I need some serious help here, both my boyfriend and I are at our wits' end! We have been together for 5 years and for all 5 years, I have not had a good relationship with his sister and brother. His parents are nice to me and they never say anything to my boyfriend about me, but his brother and sister have continually tried to meddle in our relationship. The background story is that we started dating my senior year in college but the timing wasn't right for me--I had just broken up with someone else and wasn't over him so he broke up with me. The timing was bad and besides that, I was in no position to be in another relationship so I was not the best girlfriend. The break up was completely justified and we were apart for over a year.
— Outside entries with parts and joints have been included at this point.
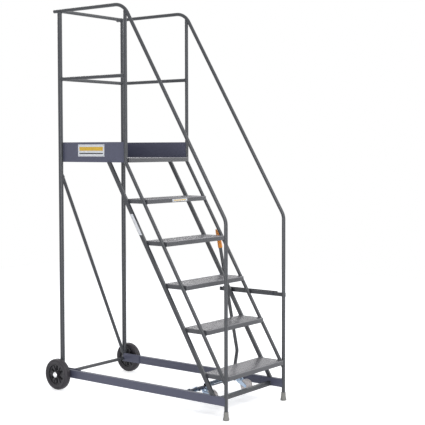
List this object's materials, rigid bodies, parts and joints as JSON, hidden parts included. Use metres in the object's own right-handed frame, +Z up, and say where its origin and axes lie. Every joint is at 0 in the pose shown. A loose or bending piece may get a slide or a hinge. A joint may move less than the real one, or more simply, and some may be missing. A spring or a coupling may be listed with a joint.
{
  "type": "mobile ladder stand",
  "caption": "Wheeled steel ladder stand with steps, guard-railed platform, two rear wheels, front feet and a hand lever that lowers two castors.",
  "frame": {"origin": "on the floor, at the centre of the footprint of the whole part's bounding box", "axes": "+Z up, +Y the way the steps are climbed, +X to the climber's right, the side with the hand lever"},
  "size_m": [0.746, 1.4449, 2.451],
  "materials": {
    "frame_paint": "grey-blue powder coat, satin with a fine orange peel",
    "tread_plate": "light grey coated sheet, satin",
    "ferrule_rubber": "mid grey moulded rubber, matt",
    "black_rubber": "black moulded plug, matt",
    "plate_aluminium": "blank satin plate",
    "tyre": "black rubber, satin",
    "hub_steel": "dark pressed hub, satin",
    "bush_nylon": "off-white nylon",
    "cap_chrome": "bright domed cap",
    "zinc_steel": "bright zinc plate with a blue cast",
    "castor_nylon": "off-white nylon, satin",
    "grip_plastic": "orange sleeve, satin"
  },
  "bodies": {
    "frame": {"rear_post_left": "frame_paint", "rear_post_right": "frame_paint", "handrail_left": "frame_paint", "handrail_right": "frame_paint", "tube_end_caps": "black_rubber", "platform_post_left": "frame_paint", "platform_post_right": "frame_paint", "top_rail_rear": "frame_paint", "mid_rail_left": "frame_paint", "mid_rail_right": "frame_paint", "mid_rail_rear": "frame_paint", "toe_board_left": "frame_paint", "toe_board_right": "frame_paint", "toe_board_rear": "frame_paint", "platform_deck": "tread_plate", "tread_1": "tread_plate", "tread_2": "tread_plate", "tread_3": "tread_plate", "tread_4": "tread_plate", "tread_5": "tread_plate", "front_stringer_left": "frame_paint", "front_stringer_right": "frame_paint", "rear_stringer_left": "frame_paint", "rear_stringer_right": "frame_paint", "base_rail_left": "frame_paint", "base_rail_right": "frame_paint", "front_cross_rail": "frame_paint", "rear_cross_rail": "frame_paint", "rear_brace": "frame_paint", "rubber_feet": "ferrule_rubber", "label_plates": "plate_aluminium", "wheel_axle": "zinc_steel", "wheel_washers": "zinc_steel", "axle_caps": "cap_chrome", "axle_gussets": "frame_paint", "shaft_bearings": "zinc_steel", "frame_bolts": "zinc_steel", "lever_guide_inner": "frame_paint", "lever_guide_outer": "frame_paint", "guide_spacers": "zinc_steel", "lever_stops": "frame_paint"},
    "wheel_left": {"wheel_left_tyre": "tyre", "wheel_left_hub": "hub_steel", "wheel_left_bush": "bush_nylon"},
    "wheel_right": {"wheel_right_tyre": "tyre", "wheel_right_hub": "hub_steel", "wheel_right_bush": "bush_nylon"},
    "lever_carriage": {"carriage_shaft": "zinc_steel", "castor_mounts": "zinc_steel", "carriage_tie_bar": "zinc_steel", "lever_tube": "frame_paint", "lever_grip": "grip_plastic", "castor_top_plates": "zinc_steel", "castor_bolts": "zinc_steel"},
    "castor_left": {"castor_left_fork": "zinc_steel", "castor_left_axle": "zinc_steel"},
    "castor_left_roller": {"castor_left_wheel": "castor_nylon"},
    "castor_right": {"castor_right_fork": "zinc_steel", "castor_right_axle": "zinc_steel"},
    "castor_right_roller": {"castor_right_wheel": "castor_nylon"}
  },
  "joints": [
    {"name": "wheel_left_spin", "type": "hinge", "parent": "frame", "child": "wheel_left", "pos_m": [-0.3415, 0.6225, 0.1], "axis": [1, 0, 0], "continuous": true},
    {"name": "wheel_right_spin", "type": "hinge", "parent": "frame", "child": "wheel_right", "pos_m": [0.3415, 0.6225, 0.1], "axis": [1, 0, 0], "continuous": true},
    {"name": "lever_swing", "type": "hinge", "parent": "frame", "child": "lever_carriage", "pos_m": [0, -0.3585, 0.102], "axis": [1, 0, 0], "range_deg": [0, 25]},
    {"name": "castor_left_swivel", "type": "hinge", "parent": "lever_carriage", "child": "castor_left", "pos_m": [-0.1755, -0.45408, 0.12892], "axis": [0, 0.4226, 0.9063], "continuous": true},
    {"name": "castor_left_spin", "type": "hinge", "parent": "castor_left", "child": "castor_left_roller", "pos_m": [-0.1755, -0.50844, 0.08806], "axis": [1, 0, 0], "continuous": true},
    {"name": "castor_right_swivel", "type": "hinge", "parent": "lever_carriage", "child": "castor_right", "pos_m": [0.1755, -0.45408, 0.12892], "axis": [0, 0.4226, 0.9063], "continuous": true},
    {"name": "castor_right_spin", "type": "hinge", "parent": "castor_right", "child": "castor_right_roller", "pos_m": [0.1755, -0.50844, 0.08806], "axis": [1, 0, 0], "continuous": true}
  ]
}
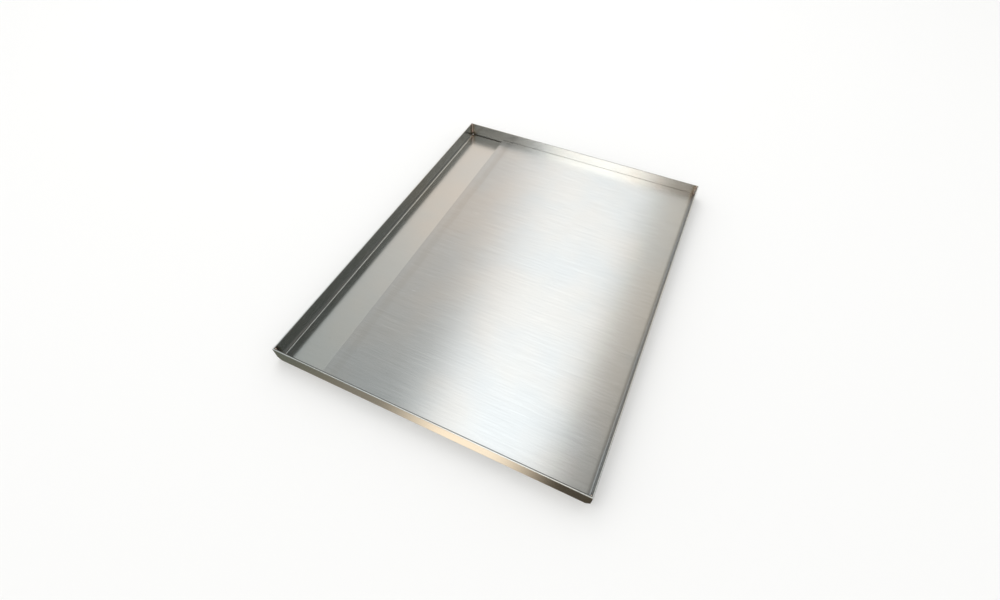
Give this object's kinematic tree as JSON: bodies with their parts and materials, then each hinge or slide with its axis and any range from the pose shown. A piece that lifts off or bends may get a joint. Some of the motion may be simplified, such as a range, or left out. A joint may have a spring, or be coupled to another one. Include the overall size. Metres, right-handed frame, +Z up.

Then, we reconnected at a mutual friend's birthday party and from there, decided to try dating again.

 

So now it's 5 years later, and his brother and sister STILL don't like me. I can understand that they didn't like me at first because they thought it might be history repeating but year after year went by and we grew up and together as a couple. We're both 27 as opposed to 21. Recently, we've been having a rough time and went through a breakup because of all the stress of the situation. But we decided to try to work things out and have been working on our relationship quietly. We both want to work things out. My boyfriend recently left for a long trip (a month) and I left him a comment on an online forum we frequent. Then yesterday, I got an email from his brother telling me to stay away from my boyfriend and let him go, because of the comment on the forum! The email also went on to say that I was a selfish and horrible person who didn't love my boyfriend the way they did and that they have always been able to see right through me and don't like me. Needless to say, I was REALLY shocked and shaken by this email. They'd never directly said anything to me before, but I think they weren't aware that my boyfriend and I were trying to reconcile so they accused me of not being able to move on. They've always been pretty cold towards me and I've never felt welcome during family occasions. I tried to ask them questions and get to know them, hoping we could find some common ground to bond over but my questions were met with terse responses. I admit that because no one ever talked to me, I went to fewer and fewer family events as the years passed. Whenever I'd have to go to his house, his sister would nit-pick at what I was wearing or what I was doing and indirectly insult me. Example: I was wearing a pink shirt and she said, "I hate girly girls that wear pink." It was always a lot of snide commentary like that. If I would confront them, then they'd complain about how I couldn't take a joke or was being too sensitive.

 

They're a really tight-knit family and I do take up a lot of his time because when we're together, we mostly keep to ourselves and do our own thing. The other family members and their respective others all hang out together all the time and I'm wondering if the resentment could be because they feel like I'm forcibly taking him away. What should we do? I can't live with this kind of animosity and all my attempts to be nice and get to know them are met with the attitude that, "they can see right through everything I say and do," as the email stated! But my boyfriend and I really love each other and are saddened by the state of the relationship with his family. I want to make things better, but it seems like they've already made up their mind about me. He doesn't want me to respond to the email, because he thinks no matter what I say they're just going to spin it the way they want to. The problem is, we have to wait a whole month before we address the issue when he comes home. I didn't want him calling them because I feel it would only add more fuel to the fire, like I was tattling. The good thing is that he is very supportive of me. He has also confronted them in the past but I guess it didn't really make much of a difference in their opinion of me. So, when he comes home, how are we going to deal with this situation?!?!?